Few lives end on top, and fewer at summit lost decades ago. Foreman managed it. He was also blessed with health. He punched hard and a lot, but rarely took them. So, he escaped the conditions that afflicted many heavyweights in later life. He reinvented himself as a businessman, lending his name to Grills and other contraptions. And lived with his fifth wife, and kids and grand-kids in Texas. The world remembered him, as he made frequent pitstops on sports channels, entertaining the same questions about ‘rumble’, Ali, boxing, contemporary fights, in between slipping in the promotion of his products.

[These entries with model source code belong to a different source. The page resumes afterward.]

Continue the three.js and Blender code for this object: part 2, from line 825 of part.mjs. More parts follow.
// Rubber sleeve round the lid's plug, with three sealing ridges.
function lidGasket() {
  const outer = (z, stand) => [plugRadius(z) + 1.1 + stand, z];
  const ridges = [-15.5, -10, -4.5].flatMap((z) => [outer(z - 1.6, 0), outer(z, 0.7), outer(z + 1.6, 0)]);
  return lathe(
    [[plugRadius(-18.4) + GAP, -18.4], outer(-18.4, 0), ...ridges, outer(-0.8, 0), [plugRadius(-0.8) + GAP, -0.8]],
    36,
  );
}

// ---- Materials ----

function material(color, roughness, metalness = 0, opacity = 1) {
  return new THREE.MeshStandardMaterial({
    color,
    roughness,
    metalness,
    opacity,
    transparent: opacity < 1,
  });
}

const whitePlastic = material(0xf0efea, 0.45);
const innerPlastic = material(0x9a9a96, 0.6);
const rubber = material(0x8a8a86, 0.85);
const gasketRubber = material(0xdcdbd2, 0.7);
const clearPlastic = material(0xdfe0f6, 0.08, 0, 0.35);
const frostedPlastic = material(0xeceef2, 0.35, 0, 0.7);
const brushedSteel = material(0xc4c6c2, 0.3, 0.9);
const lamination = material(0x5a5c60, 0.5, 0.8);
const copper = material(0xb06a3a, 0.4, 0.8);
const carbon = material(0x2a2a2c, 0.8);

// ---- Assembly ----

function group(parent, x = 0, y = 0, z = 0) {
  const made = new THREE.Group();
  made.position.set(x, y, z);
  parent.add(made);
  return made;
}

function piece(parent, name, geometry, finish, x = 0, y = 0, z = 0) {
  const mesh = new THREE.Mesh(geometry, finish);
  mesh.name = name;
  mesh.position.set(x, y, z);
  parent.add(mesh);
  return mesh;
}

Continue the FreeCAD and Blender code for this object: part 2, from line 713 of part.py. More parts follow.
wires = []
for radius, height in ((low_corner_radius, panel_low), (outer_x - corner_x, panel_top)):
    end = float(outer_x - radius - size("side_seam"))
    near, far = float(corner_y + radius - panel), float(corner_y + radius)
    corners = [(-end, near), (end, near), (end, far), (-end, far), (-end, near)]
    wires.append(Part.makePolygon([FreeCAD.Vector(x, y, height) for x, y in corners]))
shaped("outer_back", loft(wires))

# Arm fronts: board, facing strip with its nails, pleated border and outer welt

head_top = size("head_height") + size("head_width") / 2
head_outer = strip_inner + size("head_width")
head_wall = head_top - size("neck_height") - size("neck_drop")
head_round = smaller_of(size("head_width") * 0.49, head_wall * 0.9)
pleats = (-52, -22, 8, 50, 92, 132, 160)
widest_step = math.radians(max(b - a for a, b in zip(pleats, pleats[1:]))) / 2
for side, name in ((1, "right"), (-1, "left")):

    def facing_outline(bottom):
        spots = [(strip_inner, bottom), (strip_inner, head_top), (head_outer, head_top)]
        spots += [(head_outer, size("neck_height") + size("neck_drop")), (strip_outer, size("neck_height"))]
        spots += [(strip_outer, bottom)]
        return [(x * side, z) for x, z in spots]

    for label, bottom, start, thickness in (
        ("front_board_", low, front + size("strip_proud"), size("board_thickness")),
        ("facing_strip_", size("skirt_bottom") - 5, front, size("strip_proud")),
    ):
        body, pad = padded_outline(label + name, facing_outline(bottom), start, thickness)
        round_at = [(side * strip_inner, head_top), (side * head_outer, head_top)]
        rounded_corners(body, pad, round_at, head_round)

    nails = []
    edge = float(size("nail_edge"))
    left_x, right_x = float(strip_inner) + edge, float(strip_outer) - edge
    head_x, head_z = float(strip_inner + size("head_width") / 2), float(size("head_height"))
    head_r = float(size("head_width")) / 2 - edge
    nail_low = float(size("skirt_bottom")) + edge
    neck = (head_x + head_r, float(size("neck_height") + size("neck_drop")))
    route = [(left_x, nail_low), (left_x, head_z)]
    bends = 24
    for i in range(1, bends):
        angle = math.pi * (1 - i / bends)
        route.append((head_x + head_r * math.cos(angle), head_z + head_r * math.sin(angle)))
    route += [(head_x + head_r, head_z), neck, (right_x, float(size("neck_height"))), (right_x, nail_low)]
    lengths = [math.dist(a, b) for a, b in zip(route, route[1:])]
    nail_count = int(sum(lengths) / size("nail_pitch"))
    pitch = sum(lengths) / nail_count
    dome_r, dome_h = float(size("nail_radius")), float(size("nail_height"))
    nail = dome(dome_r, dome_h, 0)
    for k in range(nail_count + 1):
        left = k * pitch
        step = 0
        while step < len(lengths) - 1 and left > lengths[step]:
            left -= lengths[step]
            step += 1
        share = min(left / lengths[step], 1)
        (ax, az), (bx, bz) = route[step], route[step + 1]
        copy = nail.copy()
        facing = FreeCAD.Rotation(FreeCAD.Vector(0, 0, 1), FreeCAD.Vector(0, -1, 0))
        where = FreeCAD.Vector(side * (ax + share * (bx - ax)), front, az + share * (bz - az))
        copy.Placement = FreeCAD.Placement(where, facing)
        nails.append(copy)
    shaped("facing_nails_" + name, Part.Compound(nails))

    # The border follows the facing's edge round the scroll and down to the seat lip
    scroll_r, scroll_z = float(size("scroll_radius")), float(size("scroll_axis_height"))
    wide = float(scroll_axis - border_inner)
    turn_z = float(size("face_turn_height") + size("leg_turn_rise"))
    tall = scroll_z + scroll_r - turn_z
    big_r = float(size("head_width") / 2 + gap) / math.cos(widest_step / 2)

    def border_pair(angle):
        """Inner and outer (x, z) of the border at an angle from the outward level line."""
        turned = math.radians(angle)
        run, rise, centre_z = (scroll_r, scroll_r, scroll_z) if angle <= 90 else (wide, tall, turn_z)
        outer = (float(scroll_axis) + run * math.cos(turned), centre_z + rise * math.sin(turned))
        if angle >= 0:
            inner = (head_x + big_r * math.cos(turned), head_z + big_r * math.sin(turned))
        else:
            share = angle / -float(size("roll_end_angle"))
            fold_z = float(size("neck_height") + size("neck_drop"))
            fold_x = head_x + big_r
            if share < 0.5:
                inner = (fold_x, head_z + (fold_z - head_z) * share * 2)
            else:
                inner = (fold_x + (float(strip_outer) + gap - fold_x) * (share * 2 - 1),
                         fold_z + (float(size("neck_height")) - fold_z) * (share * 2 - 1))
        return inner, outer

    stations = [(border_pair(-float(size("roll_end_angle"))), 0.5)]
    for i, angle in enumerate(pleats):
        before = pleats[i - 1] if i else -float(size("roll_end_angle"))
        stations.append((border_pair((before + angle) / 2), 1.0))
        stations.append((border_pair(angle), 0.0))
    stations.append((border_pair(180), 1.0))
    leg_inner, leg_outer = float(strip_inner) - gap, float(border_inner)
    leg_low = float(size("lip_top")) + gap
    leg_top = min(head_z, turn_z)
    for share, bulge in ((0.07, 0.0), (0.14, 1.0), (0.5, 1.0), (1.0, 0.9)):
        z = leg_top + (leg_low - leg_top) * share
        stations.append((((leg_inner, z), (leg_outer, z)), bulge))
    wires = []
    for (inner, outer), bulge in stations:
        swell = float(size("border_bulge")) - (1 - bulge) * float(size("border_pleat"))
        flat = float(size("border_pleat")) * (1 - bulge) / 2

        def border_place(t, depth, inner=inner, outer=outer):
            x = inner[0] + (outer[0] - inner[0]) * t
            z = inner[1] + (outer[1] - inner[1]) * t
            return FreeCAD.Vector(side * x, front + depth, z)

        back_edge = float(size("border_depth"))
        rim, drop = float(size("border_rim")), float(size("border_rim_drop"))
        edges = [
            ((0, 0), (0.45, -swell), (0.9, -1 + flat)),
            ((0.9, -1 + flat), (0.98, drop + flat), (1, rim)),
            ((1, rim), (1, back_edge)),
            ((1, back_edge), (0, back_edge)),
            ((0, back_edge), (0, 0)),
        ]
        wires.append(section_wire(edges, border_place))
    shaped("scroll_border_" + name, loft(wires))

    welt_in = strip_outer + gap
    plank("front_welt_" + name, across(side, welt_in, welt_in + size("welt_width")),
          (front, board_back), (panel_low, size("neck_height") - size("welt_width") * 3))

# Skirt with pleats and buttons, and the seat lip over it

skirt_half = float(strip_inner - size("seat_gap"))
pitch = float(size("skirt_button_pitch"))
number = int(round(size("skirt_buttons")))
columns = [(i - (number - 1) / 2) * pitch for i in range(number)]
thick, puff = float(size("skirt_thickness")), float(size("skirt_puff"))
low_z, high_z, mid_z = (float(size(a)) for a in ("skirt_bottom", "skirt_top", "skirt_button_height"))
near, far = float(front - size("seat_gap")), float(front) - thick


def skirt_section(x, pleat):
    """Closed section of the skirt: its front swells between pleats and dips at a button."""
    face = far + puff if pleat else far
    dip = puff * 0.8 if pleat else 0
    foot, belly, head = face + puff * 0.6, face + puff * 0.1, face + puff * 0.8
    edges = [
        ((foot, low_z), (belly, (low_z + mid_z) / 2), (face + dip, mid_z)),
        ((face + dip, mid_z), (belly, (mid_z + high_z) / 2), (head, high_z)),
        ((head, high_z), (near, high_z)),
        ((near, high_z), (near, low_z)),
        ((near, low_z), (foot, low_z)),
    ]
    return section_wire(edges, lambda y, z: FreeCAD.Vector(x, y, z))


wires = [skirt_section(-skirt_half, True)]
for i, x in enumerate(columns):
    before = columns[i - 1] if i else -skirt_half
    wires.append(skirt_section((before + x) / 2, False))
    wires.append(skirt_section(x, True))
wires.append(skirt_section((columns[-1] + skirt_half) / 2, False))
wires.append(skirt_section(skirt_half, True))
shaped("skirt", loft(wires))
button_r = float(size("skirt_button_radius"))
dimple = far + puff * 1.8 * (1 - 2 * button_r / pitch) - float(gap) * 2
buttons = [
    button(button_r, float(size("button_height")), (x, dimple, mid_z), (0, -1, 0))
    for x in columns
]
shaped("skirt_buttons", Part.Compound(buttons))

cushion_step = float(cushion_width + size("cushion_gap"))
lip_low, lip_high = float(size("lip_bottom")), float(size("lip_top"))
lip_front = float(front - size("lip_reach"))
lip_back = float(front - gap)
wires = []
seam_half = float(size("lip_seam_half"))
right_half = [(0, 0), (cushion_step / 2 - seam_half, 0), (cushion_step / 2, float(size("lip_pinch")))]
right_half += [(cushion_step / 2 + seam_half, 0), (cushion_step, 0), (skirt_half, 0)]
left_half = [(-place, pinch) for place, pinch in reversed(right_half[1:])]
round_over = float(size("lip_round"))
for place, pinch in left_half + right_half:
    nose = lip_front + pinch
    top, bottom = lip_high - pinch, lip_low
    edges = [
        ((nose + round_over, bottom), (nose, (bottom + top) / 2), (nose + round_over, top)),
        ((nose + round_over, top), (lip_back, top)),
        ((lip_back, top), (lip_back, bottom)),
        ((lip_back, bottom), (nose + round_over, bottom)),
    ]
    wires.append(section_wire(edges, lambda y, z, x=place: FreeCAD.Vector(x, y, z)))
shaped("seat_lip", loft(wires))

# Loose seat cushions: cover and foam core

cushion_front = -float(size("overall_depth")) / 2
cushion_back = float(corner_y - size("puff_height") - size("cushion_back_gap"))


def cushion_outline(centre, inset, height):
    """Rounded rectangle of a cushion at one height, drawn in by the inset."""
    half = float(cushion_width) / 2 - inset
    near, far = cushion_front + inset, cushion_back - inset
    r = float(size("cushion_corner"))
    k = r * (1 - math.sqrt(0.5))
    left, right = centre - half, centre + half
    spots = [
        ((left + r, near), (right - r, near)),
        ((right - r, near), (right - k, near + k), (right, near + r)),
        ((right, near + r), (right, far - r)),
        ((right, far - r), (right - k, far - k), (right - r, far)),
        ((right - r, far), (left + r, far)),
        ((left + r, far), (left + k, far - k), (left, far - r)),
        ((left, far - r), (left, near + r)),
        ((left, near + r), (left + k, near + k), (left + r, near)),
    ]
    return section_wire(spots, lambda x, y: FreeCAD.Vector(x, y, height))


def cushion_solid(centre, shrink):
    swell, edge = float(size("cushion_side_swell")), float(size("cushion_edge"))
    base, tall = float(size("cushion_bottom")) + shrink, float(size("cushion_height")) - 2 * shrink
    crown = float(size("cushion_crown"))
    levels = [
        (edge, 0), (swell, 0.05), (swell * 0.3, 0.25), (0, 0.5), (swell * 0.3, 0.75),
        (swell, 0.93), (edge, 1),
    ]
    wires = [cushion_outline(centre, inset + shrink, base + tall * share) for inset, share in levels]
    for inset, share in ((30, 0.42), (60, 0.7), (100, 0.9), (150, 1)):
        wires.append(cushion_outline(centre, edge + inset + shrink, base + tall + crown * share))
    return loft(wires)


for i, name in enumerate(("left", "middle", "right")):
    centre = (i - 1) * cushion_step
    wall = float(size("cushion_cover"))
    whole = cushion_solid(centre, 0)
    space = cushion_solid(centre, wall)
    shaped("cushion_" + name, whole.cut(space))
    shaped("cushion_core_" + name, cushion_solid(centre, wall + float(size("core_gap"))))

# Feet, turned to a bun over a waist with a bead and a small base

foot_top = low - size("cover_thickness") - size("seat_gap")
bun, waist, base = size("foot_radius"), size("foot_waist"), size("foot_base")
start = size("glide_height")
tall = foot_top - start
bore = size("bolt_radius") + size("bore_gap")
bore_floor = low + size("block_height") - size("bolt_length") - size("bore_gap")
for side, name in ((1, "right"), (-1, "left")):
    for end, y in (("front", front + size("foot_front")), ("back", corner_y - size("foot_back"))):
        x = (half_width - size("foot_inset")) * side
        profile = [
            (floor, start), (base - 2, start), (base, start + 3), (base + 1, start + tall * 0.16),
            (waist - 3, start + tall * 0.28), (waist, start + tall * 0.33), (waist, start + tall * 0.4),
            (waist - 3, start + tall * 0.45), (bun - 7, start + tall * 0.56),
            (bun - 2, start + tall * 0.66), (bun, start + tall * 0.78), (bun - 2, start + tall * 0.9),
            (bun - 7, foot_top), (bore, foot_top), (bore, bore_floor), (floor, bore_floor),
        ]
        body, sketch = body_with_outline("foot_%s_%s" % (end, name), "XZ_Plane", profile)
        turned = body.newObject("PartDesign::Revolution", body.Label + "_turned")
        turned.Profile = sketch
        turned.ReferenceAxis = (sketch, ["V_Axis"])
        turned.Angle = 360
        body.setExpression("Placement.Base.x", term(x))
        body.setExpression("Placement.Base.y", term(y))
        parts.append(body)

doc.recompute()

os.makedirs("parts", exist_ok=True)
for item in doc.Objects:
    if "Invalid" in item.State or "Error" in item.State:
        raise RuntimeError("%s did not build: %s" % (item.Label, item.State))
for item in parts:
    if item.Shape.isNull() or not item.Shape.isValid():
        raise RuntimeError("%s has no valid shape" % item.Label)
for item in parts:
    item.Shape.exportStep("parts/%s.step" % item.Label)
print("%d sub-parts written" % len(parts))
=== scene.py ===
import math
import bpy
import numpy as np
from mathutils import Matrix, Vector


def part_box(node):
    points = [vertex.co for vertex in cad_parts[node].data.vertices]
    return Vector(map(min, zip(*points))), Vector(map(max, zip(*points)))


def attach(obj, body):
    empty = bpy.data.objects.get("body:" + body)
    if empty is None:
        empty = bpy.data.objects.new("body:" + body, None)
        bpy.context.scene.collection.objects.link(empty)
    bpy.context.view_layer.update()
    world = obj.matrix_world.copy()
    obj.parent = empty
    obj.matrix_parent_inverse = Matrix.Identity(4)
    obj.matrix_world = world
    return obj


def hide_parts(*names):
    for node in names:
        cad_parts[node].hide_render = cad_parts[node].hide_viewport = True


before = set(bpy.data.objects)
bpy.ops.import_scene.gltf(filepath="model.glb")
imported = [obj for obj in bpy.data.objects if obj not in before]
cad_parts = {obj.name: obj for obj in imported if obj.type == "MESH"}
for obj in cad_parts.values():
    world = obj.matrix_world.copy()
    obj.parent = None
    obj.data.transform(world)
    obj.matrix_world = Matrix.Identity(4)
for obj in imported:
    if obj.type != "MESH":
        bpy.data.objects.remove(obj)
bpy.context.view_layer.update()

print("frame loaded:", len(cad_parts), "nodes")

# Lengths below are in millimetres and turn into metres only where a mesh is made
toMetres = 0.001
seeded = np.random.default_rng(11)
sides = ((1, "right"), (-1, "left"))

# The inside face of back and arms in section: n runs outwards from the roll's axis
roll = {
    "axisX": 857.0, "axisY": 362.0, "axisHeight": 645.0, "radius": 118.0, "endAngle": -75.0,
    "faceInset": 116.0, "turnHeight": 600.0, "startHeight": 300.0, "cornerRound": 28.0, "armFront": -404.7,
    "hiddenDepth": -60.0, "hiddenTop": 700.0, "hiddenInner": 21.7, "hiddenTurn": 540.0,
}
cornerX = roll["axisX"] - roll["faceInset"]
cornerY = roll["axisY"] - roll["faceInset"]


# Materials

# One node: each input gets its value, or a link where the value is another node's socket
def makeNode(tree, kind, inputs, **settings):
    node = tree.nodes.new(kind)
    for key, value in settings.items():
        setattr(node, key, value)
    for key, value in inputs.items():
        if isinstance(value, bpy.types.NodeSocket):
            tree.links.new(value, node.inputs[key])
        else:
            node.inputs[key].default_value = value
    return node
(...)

But one thing stood out in his rediscovery of self. Questions about Ali, his nemesis to whom his being and his glory got hyphenated with forever, never shot up his bile. He, instead, remembered him with reverence — “Ali was bigger than boxing”. He did not shy away from the fact that others, blacks like him, were just great practitioners of their skill, while Ali was a freedom fighter, black pride, who was also a pugilist.
That appreciation of his nemesis revealed that Foreman, in his second coming, did become a child of God. Calm, honest, shorn of vanity. Truthful. And that’s why, this Saturday, he went away happy.